### INFORMATION PROVIDED

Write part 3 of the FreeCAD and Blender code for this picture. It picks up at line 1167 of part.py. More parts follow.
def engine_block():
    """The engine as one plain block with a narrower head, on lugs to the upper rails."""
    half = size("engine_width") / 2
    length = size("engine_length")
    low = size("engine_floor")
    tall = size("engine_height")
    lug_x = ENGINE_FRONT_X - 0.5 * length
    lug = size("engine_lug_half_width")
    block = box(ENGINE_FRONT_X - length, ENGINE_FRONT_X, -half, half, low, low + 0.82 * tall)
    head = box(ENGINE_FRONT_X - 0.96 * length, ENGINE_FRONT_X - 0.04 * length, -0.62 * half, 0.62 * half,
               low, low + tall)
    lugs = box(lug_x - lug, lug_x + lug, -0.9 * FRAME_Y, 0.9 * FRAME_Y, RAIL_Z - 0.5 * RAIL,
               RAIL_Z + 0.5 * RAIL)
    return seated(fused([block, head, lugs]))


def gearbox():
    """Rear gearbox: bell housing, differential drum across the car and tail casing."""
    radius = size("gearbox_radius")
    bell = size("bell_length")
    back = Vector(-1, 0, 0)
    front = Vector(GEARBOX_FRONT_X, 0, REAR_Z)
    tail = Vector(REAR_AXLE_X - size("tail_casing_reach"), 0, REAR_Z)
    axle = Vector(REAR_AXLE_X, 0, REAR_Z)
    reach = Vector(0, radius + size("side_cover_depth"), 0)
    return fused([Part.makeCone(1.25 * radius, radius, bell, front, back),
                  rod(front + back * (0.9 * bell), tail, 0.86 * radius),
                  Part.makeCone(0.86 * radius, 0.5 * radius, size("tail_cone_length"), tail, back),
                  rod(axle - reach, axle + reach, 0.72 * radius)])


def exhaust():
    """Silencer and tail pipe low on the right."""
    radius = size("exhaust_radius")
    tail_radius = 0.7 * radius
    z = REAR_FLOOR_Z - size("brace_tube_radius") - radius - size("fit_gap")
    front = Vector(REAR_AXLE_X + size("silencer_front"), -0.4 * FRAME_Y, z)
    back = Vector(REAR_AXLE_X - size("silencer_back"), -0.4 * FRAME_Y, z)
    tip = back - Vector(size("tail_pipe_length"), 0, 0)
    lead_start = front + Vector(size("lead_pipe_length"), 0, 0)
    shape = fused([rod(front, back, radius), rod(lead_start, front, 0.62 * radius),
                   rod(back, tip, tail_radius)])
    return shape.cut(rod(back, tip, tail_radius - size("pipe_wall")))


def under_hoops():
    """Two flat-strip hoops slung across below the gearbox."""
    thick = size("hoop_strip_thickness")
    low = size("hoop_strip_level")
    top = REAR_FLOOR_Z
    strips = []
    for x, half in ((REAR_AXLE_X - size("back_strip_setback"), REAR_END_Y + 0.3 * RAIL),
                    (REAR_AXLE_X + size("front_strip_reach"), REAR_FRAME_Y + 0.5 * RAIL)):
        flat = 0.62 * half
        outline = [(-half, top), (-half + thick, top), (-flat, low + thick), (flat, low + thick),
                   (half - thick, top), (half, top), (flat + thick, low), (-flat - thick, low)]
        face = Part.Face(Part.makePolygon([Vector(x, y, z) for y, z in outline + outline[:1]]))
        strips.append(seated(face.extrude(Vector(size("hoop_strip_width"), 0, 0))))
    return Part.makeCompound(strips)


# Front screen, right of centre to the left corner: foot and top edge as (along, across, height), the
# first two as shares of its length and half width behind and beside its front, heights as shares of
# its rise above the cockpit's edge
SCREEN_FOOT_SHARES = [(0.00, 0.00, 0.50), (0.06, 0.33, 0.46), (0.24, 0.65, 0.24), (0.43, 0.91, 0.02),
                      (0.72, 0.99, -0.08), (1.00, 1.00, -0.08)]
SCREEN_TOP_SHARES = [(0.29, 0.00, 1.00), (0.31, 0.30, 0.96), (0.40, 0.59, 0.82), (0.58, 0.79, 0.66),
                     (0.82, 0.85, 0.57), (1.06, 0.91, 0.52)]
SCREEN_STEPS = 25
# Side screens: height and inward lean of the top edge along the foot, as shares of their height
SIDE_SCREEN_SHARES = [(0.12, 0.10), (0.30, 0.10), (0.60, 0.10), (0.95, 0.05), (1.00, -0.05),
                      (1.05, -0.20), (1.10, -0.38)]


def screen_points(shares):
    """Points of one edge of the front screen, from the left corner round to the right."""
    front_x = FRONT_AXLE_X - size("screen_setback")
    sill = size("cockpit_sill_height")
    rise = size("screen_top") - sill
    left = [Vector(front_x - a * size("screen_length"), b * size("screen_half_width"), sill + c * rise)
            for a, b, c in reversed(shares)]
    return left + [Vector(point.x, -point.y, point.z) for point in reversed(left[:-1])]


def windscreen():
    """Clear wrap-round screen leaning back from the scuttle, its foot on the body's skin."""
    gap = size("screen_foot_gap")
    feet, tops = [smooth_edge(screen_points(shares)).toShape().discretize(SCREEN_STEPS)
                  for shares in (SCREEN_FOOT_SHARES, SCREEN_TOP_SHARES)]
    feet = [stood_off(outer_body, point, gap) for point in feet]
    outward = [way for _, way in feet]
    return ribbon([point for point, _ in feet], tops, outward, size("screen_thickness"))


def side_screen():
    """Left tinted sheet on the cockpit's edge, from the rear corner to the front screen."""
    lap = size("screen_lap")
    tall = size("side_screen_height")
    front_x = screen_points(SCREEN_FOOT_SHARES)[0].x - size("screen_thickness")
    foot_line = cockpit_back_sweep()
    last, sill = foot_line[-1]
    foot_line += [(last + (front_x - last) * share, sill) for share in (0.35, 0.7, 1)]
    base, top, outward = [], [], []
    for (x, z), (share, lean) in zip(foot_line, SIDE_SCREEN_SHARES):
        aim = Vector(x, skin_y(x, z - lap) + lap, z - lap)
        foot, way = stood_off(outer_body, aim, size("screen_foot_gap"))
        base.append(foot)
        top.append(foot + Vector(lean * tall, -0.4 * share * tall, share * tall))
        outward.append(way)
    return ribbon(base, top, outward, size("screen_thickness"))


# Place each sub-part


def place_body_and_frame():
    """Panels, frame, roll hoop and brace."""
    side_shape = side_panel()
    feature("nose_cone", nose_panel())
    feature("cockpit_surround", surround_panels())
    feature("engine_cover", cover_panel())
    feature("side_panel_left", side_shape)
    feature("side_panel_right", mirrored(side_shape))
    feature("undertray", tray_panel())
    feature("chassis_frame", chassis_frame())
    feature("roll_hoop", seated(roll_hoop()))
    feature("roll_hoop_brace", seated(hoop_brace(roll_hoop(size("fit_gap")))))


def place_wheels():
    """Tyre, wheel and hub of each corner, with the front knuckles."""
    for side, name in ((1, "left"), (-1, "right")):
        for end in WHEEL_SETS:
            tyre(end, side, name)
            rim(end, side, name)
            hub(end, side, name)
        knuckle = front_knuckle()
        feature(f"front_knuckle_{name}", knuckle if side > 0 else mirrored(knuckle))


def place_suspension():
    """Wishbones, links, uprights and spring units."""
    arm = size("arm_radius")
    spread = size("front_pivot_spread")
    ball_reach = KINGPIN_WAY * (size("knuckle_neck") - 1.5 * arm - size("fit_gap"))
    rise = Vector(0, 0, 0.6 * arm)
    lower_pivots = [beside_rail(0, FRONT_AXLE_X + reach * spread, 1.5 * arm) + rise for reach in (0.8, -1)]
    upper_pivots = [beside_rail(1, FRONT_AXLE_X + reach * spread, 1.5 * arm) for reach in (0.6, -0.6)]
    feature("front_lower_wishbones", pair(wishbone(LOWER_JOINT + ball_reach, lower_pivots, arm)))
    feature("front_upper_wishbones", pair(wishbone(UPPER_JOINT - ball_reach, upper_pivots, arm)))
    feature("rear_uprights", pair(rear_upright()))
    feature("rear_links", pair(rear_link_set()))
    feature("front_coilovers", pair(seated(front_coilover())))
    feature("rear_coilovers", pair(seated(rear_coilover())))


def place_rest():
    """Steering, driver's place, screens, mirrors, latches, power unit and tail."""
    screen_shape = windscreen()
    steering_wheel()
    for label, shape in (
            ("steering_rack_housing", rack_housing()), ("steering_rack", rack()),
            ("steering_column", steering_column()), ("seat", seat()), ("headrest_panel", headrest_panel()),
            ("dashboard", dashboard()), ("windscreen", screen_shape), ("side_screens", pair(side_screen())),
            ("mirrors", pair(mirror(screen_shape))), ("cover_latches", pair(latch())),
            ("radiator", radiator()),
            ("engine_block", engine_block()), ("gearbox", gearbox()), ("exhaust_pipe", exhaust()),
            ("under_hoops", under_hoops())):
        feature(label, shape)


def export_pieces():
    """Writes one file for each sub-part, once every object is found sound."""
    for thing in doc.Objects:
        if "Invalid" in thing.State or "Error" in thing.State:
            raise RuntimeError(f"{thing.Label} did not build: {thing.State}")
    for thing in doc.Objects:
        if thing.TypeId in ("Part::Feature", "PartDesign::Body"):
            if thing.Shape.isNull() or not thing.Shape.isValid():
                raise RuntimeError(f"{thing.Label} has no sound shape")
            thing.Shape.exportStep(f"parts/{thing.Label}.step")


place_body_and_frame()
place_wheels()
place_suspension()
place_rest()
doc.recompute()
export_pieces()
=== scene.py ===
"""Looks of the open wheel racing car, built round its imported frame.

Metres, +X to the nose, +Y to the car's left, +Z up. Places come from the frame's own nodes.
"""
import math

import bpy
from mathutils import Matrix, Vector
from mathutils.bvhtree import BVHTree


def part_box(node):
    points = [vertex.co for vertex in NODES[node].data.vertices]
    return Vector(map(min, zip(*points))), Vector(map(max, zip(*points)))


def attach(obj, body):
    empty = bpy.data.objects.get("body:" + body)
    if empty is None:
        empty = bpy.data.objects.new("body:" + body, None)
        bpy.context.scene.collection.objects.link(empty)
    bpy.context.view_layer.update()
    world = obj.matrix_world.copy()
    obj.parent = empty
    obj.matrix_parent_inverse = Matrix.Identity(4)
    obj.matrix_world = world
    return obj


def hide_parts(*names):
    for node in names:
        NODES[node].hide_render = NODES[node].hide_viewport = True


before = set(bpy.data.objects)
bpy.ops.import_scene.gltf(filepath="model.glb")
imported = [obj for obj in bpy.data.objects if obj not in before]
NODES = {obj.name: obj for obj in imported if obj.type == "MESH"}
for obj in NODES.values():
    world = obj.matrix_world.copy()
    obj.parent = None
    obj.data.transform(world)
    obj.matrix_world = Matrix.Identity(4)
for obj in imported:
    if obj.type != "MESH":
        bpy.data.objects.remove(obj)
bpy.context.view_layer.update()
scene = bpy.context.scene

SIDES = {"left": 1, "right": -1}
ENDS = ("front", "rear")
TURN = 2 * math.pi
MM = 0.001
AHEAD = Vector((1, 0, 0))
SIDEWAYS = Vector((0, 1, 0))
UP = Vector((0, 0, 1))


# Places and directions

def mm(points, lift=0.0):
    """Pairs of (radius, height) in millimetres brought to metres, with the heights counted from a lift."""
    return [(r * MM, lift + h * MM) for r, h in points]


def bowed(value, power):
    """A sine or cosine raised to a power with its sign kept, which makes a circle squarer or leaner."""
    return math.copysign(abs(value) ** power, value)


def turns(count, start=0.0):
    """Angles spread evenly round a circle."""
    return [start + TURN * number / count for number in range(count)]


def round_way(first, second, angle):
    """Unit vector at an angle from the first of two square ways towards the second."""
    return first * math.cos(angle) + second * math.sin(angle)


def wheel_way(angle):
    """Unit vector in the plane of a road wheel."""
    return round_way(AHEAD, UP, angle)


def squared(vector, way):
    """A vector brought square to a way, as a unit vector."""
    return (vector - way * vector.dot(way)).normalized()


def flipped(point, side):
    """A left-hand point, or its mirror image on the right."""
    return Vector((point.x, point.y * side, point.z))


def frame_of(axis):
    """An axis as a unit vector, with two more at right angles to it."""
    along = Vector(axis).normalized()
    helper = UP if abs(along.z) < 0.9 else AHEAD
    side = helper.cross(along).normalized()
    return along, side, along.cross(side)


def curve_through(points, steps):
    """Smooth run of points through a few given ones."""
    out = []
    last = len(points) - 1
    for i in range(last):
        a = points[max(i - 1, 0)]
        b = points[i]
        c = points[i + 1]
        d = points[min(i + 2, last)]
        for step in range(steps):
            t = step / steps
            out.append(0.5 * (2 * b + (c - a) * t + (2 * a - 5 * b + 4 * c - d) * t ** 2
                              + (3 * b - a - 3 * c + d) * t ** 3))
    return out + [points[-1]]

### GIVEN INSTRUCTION
Give back exactly the lines running from the line that contains "obj.matrix_world = Matrix.Identity(4)" through the line that contains "return along, side, along.cross(side)", and nothing outside them.

### COMPLETE RESPONSE
    obj.matrix_world = Matrix.Identity(4)
for obj in imported:
    if obj.type != "MESH":
        bpy.data.objects.remove(obj)
bpy.context.view_layer.update()
scene = bpy.context.scene

SIDES = {"left": 1, "right": -1}
ENDS = ("front", "rear")
TURN = 2 * math.pi
MM = 0.001
AHEAD = Vector((1, 0, 0))
SIDEWAYS = Vector((0, 1, 0))
UP = Vector((0, 0, 1))


# Places and directions

def mm(points, lift=0.0):
    """Pairs of (radius, height) in millimetres brought to metres, with the heights counted from a lift."""
    return [(r * MM, lift + h * MM) for r, h in points]


def bowed(value, power):
    """A sine or cosine raised to a power with its sign kept, which makes a circle squarer or leaner."""
    return math.copysign(abs(value) ** power, value)


def turns(count, start=0.0):
    """Angles spread evenly round a circle."""
    return [start + TURN * number / count for number in range(count)]


def round_way(first, second, angle):
    """Unit vector at an angle from the first of two square ways towards the second."""
    return first * math.cos(angle) + second * math.sin(angle)


def wheel_way(angle):
    """Unit vector in the plane of a road wheel."""
    return round_way(AHEAD, UP, angle)


def squared(vector, way):
    """A vector brought square to a way, as a unit vector."""
    return (vector - way * vector.dot(way)).normalized()


def flipped(point, side):
    """A left-hand point, or its mirror image on the right."""
    return Vector((point.x, point.y * side, point.z))


def frame_of(axis):
    """An axis as a unit vector, with two more at right angles to it."""
    along = Vector(axis).normalized()
    helper = UP if abs(along.z) < 0.9 else AHEAD
    side = helper.cross(along).normalized()
    return along, side, along.cross(side)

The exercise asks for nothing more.